3 min read
#11 · 2-1-26 · Age of Revolutions
Joséphine de Beauharnais
Empress · Social Architect · Emotional Center of an Empire
1763 — 1814

AI-assisted Portrait of Empress Joséphine in coronation regalia
The Woman Who Made Power Livable
Born in 1763 in Martinique, Joséphine de Beauharnais came of age in a world where security was fragile and survival depended less on principle than on people. Her family's plantation wealth was unstable, repeatedly undermined by debt and disaster. From early life, she learned that continuity was not guaranteed by institutions, but negotiated through relationships.
That lesson hardened into instinct during the French Revolution. Widowed, imprisoned, and narrowly spared execution, Joséphine emerged from terror not withdrawn or ideologically sharpened, but socially adaptive. She rebuilt her life through salons, alliances, and emotional fluency — placing herself once again at the center of human networks rather than retreating inward.
When she married Napoleon Bonaparte, she did not merely become an empress. She became the emotional infrastructure of a regime driven by ambition, speed, and pressure.
That's the ENFJ signature: not merely belonging to a system — holding it together. Joséphine's power was relational responsibility performed continuously, at personal cost, across decades.
Emotional Regulation as Power
Joséphine's primary mode of influence was emotional regulation at scale. She soothed Napoleon's volatility, reassured allies, softened rivals, and preserved relationships through upheaval. Contemporary accounts consistently describe her as disarming — someone who made proximity to power tolerable.
She anticipated conversational trajectories and redirected tensions before they hardened. After her divorce, she did not lash out; she remained socially central and dignified. This was not passive agreeableness — it was active emotional labor, performed continuously to maintain equilibrium.
Foresight in Service of the System
Behind Joséphine's warmth was clear intuitive foresight. She recognized Napoleon's trajectory early and consistently chose continuity over dramatic resolution. Her decisions show an awareness of the long arc — when to yield, when to reassure, and when to let a relationship end quietly rather than explode.

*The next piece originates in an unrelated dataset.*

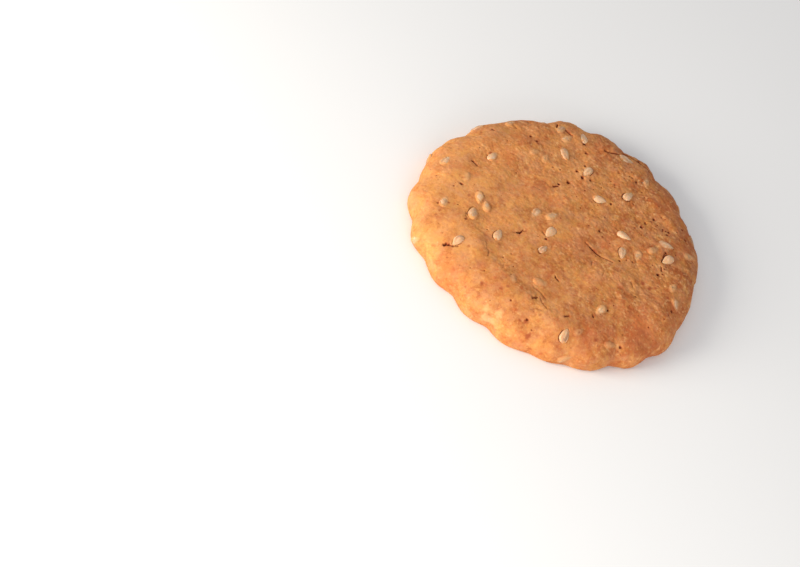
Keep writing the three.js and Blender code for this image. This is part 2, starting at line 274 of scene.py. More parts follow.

This intuition guided timing, restraint, and social positioning. Her Ni served her Fe: insight applied outward to preserve the system, not guarded inward as private ideology.
Aesthetics as Stabilization
Joséphine's love of fashion, gardens, and atmosphere was regulatory rather than thrill-seeking. She used aesthetics to soften severity and stabilize emotional environments. Malmaison, her estate, functioned as a sensory counterweight to Napoleon's militarized world.
Her spending excesses, often criticized, align with tertiary Se under strain: indulgence as self-soothing in a life dominated by relentless relational responsibility.
Connection Over Coherence
Joséphine showed little interest in abstract systems or analytical justification. Decisions were evaluated by their relational consequences, not their internal logic. This lack of internal scaffolding sometimes appeared as inconsistency, but it enabled the flexibility required to adapt rather than rigidify. She preserved connection rather than insisting on coherence.
Why ENFJ Over ENFP or ESFP
Why not ENFP?
ENFP typings stem from her warmth and expressiveness. What they miss is burden. Joséphine did not orient her life around exploration or personal freedom. She oriented it around holding people together — often at personal cost. Her energy was spent maintaining equilibrium, not chasing possibility.
Why not ESFP?
ESFP typings lean on her aesthetic sensibility and social vitality. But ESFPs react to the present moment and seek sensation as a primary motivator. Joséphine's aesthetics were regulatory, not indulgent — tools for softening environments and preserving relationships rather than expressions of personal pleasure.